## REQUIRED WORK
Both the line containing "buildUpper();" and the line containing "obj.matrix_world = world" are to be reproduced exactly, along with every line between them, and nothing more.

## GIVEN MATERIAL
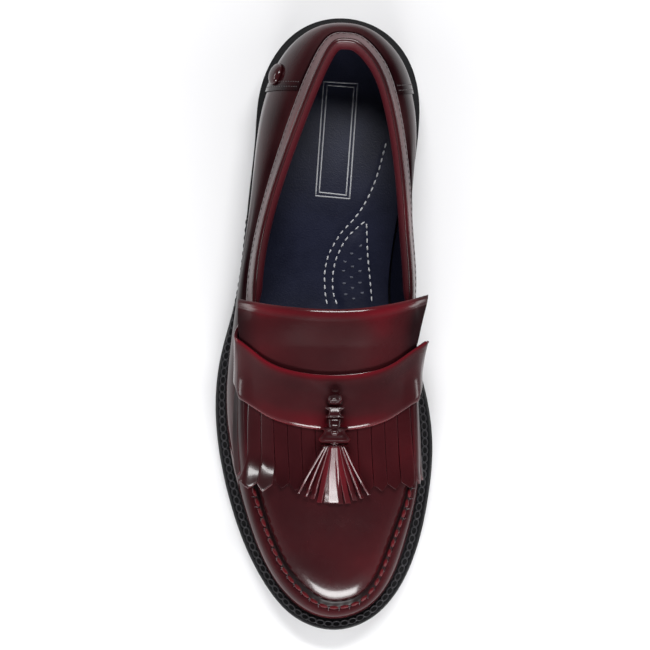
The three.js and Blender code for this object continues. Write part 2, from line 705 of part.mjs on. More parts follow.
// The fringe tips across the shoe: share of the kiltie's reach, share of sole length.
const fringeTips = [
  [-1, 0.738],
  [-0.8, 0.75],
  [-0.35, 0.762],
  [0, 0.768],
  [0.4, 0.764],
  [0.8, 0.753],
  [1, 0.744],
];
const [tipShare] = tableCurves(fringeTips);
const flapTopAlong = (across) => (0.475 - (across < 0 ? 0.0155 : 0.025) * across ** 2) * soleLength;
const fringeRootAlong = (across) => (0.624 - 0.054 * across ** 2) * soleLength;
const stripFlare = (strip) => 0.35 + 0.35 * Math.sin(strip * 2.4 + 0.6);

function buildKiltie() {
  const columns = [];
  for (let strip = 0; strip < stripCount; strip++) {
    const from = (2 * strip) / stripCount - 1;
    const to = (2 * (strip + 1)) / stripCount - 1;
    const half = slitWidth / 2 / fringeReach(from);
    const pointed = from < 0 ? 0.4 : 0.6;
    columns.push({ strip, across: from + half, setback: stripPoint });
    columns.push({ strip, across: mix(from, to, pointed), setback: 0 });
    columns.push({ strip, across: to - half, setback: stripPoint });
  }
  const flapRows = 7;
  const stripRows = 5;
  const outer = [];
  const inner = [];
  columns.forEach(({ strip, across, setback }) => {
    const top = flapTopAlong(across);
    const root = fringeRootAlong(across);
    const tip = tipShare(across) * soleLength - setback;
    for (let r = 0; r <= flapRows + stripRows; r++) {
      const inStrip = Math.max(0, r - flapRows) / stripRows;
      const along = r <= flapRows ? mix(top, root, r / flapRows) : mix(root, tip, inStrip);
      const girth = across * kiltieReach(along, across);
      const flare = stripFlare(strip) * inStrip ** 2;
      (outer[r] ??= []).push(cover(along, girth, kiltieThickness + flare));
      (inner[r] ??= []).push(cover(along, girth, flare));
    }
  });
  const filled = (r, c) => r < flapRows || c % 3 !== 2;
  addPiece("kiltie", sheet(outer, inner, false, filled), leatherRed);
}

// Saddle strap: crosses over the kiltie and is sewn down on both walls, a little below the seam.
// Place across the strap, 0.5 the seam and 1 the end, then its middle and half width as shares
// of sole length.
const strapShape = [
  [-1, 0.553, 0.049],
  [-0.5, 0.569, 0.0485],
  [-0.375, 0.5945, 0.0456],
  [-0.2, 0.613, 0.044],
  [0, 0.6194, 0.044],
  [0.2, 0.615, 0.044],
  [0.375, 0.597, 0.0446],
  [0.5, 0.571, 0.0475],
  [1, 0.561, 0.046],
];
const [strapMiddle, strapHalf] = tableCurves(strapShape);
const strapDrop = 6;
const strapSeat = gap + 0.25;
const strapCreaseLift = 0.5;
const strapStep = [3, 9];

function strapPoint(along, across, lift) {
  const side = across < 0 ? -1 : 1;
  const seamGirth = Math.abs(girthAt(along, side));
  const past = Math.max(0, 2 * Math.abs(across) - 1);
  const girth = side * (Math.min(1, 2 * Math.abs(across)) * seamGirth + past * strapDrop);
  const fromSeam = Math.abs(Math.abs(girth) - seamGirth);
  const overCrease = strapCreaseLift * (1 - smooth(fromSeam, 0, creaseReach * 1.5));
  const reach = kiltieReach(along, side);
  const over = 1 - smooth(Math.abs(girth), reach + strapStep[0], reach + strapStep[1]);
  return cover(along, girth, lift + over * (kiltieThickness + strapSeat) + overCrease);
}

function buildStrap() {
  const outer = [];
  const inner = [];
  const rows = steps(3).map((share) => 2 * share - 1);
  steps(40).forEach((step) => {
    const across = 2 * step - 1;
    rows.forEach((row, r) => {
      const along = (strapMiddle(across) + row * strapHalf(across)) * soleLength;
      (outer[r] ??= []).push(strapPoint(along, across, strapThickness));
      (inner[r] ??= []).push(strapPoint(along, across, 0));
    });
  });
  addPiece("saddle_strap", sheet(outer, inner), leatherRed);
}

// Tassel: a knot and a band on the strap, a bound head below it and a skirt of strips on the fringe.
const tasselAcross = -0.013 * ballWidth;
const tasselStart = 0.608 * soleLength;
const tasselLength = 52.5;
const headWidth = 12.2;
const skirtWidth = 34;
const tasselStripWidth = 2.7;
const tasselStripThickness = 1.1;
const strapLowerEdge = (strapMiddle(0) + strapHalf(0)) * soleLength;

function overFringe(along, across, lift) {
  const girth = across - (seamSides(along).inner[1] + seamSides(along).outer[1]) / 2;
  return cover(along, girth, kiltieThickness + 0.7 + lift)[2];
}

function tasselSeat(along) {
  const step = (strapThickness + gap) * (1 - smooth(along, strapLowerEdge + 0.4, strapLowerEdge + 5));
  const ridge = ridgeHeight * smooth(along, ridgeFrom, ridgeUntil);
  return overFringe(along, tasselAcross, step - ridge) + gap * 2;
}

// Share of the tassel's length, then half width and half height as shares of the head's width.
const tieProfile = [
  [0, 0.03, 0.03],
  [0.02, 0.19, 0.15],
  [0.055, 0.25, 0.2],
  [0.09, 0.19, 0.16],
  [0.115, 0.13, 0.12],
  [0.128, 0.32, 0.15],
  [0.175, 0.34, 0.17],
  [0.222, 0.32, 0.15],
  [0.236, 0.17, 0.14],
  [0.29, 0.22, 0.17],
  [0.312, 0.18, 0.15],
];
const headProfile = [
  [0.322, 0.2, 0.17],
  [0.345, 0.32, 0.24],
  [0.39, 0.43, 0.31],
  [0.44, 0.49, 0.34],
  [0.478, 0.5, 0.34],
];
const hubProfile = [
  [0.486, 0.4, 0.24],
  [0.52, 0.46, 0.24],
  [0.57, 0.5, 0.18],
];

function roundedBar(profile, sides) {
  return profile.map(([share, wide, high]) => {
    const along = tasselStart + share * tasselLength;
    const halfHigh = high * headWidth;
    const centre = tasselSeat(along) + halfHigh;
    return steps(sides).slice(1).map((part) => {
      const angle = 2 * Math.PI * part;
      const across = tasselAcross + wide * headWidth * Math.cos(angle);
      return [along, across, centre + halfHigh * Math.sin(angle)];
    });
  });
}

function skirtStrip(index) {
  const spread = (2 * index) / (tasselStrips - 1) - 1;
  const start = tasselStart + 0.49 * tasselLength;
  const end = tasselStart + (1 - 0.09 * spread ** 2) * tasselLength;
  const layer = index % 2 ? tasselStripThickness + 0.35 : 0;
  const high = tasselSeat(start) + 0.2 * headWidth;
  return steps(6).map((share) => {
    const along = mix(start, end, share);
    const middle = tasselAcross + spread * mix(0.36 * headWidth, skirtWidth / 2 - tasselStripWidth / 2, share);
    const rest = overFringe(along, middle, layer) + gap;
    const low = mix(Math.max(high, rest), rest, smooth(share, 0, 0.75));
    const half = (tasselStripWidth / 2) * mix(0.7, 1, share);
    return [
      [along, middle - half, low],
      [along, middle + half, low],
      [along, middle + half, low + tasselStripThickness],
      [along, middle - half, low + tasselStripThickness],
    ];
  });
}

function buildTassel() {
  addPiece("tassel_tie", bar(roundedBar(tieProfile, 12)), leatherRed);
  addPiece("tassel_head", bar(roundedBar(headProfile, 14)), leatherRed);
  const strips = Array.from({ length: tasselStrips }, (_, index) => bar(skirtStrip(index)));
  addPiece("tassel_skirt", joined([bar(roundedBar(hubProfile, 16)), ...strips]), leatherRed);
}

buildUpper();
buildOutsole();
buildHeel();
buildWelt();
buildInsole();
buildCounter();
buildStud();
buildKiltie();
buildStrap();
buildTassel();

export default shoe;
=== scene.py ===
import math
import random

import bmesh
import bpy
import numpy as np
from mathutils import Matrix, Vector


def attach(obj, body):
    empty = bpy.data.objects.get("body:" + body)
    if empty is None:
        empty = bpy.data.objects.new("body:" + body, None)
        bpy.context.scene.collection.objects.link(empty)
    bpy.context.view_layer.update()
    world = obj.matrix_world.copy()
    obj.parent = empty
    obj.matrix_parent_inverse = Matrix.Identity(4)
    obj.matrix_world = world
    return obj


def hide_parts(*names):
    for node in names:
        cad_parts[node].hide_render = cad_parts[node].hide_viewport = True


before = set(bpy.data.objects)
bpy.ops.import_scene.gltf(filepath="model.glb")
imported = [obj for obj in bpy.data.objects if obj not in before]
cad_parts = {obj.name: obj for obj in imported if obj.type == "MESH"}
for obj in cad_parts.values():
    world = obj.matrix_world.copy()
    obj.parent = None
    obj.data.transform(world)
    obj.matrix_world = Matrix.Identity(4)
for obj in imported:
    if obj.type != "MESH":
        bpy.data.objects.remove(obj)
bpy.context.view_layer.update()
random.seed(7)

# A right saddle loafer. Everything is worked out in millimetres as (along, across, up):
# along from the back of the heel to the toe, across towards the inner side, up from the floor.
shoe = {
    "soleLength": 298.0,
    "ballWidth": 106.8,
    "heelHeight": 20.0,
    "toeSpring": 10.5,
    "quarterHeight": 60.0,
    "outsoleThickness": 7.0,
    "weltThickness": 3.5,
    "insoleThickness": 4.0,
    "upperWall": 1.8,
    "gap": 0.3,
}
studio = {  # metres and watts
    "cameraUp": 1.4, "roll": 0.00983, "lens": 156.7,
    "scaleAt": 1388,  # millimetres below the camera where the insole's scale holds
    "sky": [  # how far up, colour
        (0.0, (1.0, 0.98, 1.0, 1)), (0.12, (0.5, 0.49, 0.5, 1)), (0.75, (0.06, 0.06, 0.065, 1)),
    ],
    "softboxes": {  # place, aim, size, power
        "toeSoftbox": ((0.0, -1.1, 0.5), (0, -0.05, 0.03), (1.0, 0.3), 20),
        "innerSoftbox": ((1.35, 0.1, 0.5), (0, 0, 0.03), (1.1, 0.2), 5),
        "outerSoftbox": ((-1.35, 0.1, 0.5), (0, 0, 0.03), (1.1, 0.2), 5),
        "backSoftbox": ((0.1, 0.8, 1.5), (0, 0, 0.03), (0.9, 0.3), 24),
    },
}
soleLength = shoe["soleLength"]
ballWidth = shoe["ballWidth"]
quarterHeight = shoe["quarterHeight"]
gap = shoe["gap"]


# maths on arrays of points
def mix(low, high, share):
    return low + (high - low) * share


def smooth(value, low, high):
    share = np.clip((value - low) / (high - low), 0, 1)
    return share * share * (3 - 2 * share)


def bump(value, centre, width):
    return np.exp(-(((value - centre) / width) ** 2))


def unit(rows):
    return rows / np.maximum(np.linalg.norm(rows, axis=-1, keepdims=True), 1e-9)


def stack(along, across, up):
    return np.stack(np.broadcast_arrays(along, across, up), axis=-1).astype(float)


def toWorld(points):
    return np.stack([points[..., 1] + centreShift, soleLength / 2 - points[..., 0], points[..., 2]], axis=-1) / 1000


def curveThrough(knots, values, period=0.0):  # a smooth curve through values at knots
    knots = np.array(knots, float)
    values = np.array(values, float)
    count = len(knots)
    spans = np.append(np.diff(knots), period - knots[-1] + knots[0] if period else 1.0)
    bend = np.zeros(count)
    for _ in range(90):
        for i in range(0 if period else 1, count if period else count - 1):
            after = (i + 1) % count
            turn = (values[after] - values[i]) / spans[i] - (values[i] - values[i - 1]) / spans[i - 1]
            held = spans[i - 1] * bend[i - 1] + spans[i] * bend[after]
            bend[i] = (6 * turn - held) / (2 * (spans[i - 1] + spans[i]))
    ends = np.append(knots, knots[0] + period) if period else knots
    tops = np.append(values, values[0]) if period else values
    bends = np.append(bend, bend[0]) if period else bend

    def curve(where):
        where = np.asarray(where, float)
        at = np.mod(where - knots[0], period) + knots[0] if period else np.clip(where, knots[0], knots[-1])
        i = np.clip(np.searchsorted(ends, at, side="right") - 1, 0, len(ends) - 2)
        span = ends[i + 1] - ends[i]
        right = (at - ends[i]) / span
        left = 1 - right
        curl = (left**3 - left) * bends[i] + (right**3 - right) * bends[i + 1]
        return left * tops[i] + right * tops[i + 1] + curl * span * span / 6

    return curve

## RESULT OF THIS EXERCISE
buildUpper();
buildOutsole();
buildHeel();
buildWelt();
buildInsole();
buildCounter();
buildStud();
buildKiltie();
buildStrap();
buildTassel();

export default shoe;
=== scene.py ===
import math
import random

import bmesh
import bpy
import numpy as np
from mathutils import Matrix, Vector


def attach(obj, body):
    empty = bpy.data.objects.get("body:" + body)
    if empty is None:
        empty = bpy.data.objects.new("body:" + body, None)
        bpy.context.scene.collection.objects.link(empty)
    bpy.context.view_layer.update()
    world = obj.matrix_world.copy()
    obj.parent = empty
    obj.matrix_parent_inverse = Matrix.Identity(4)
    obj.matrix_world = world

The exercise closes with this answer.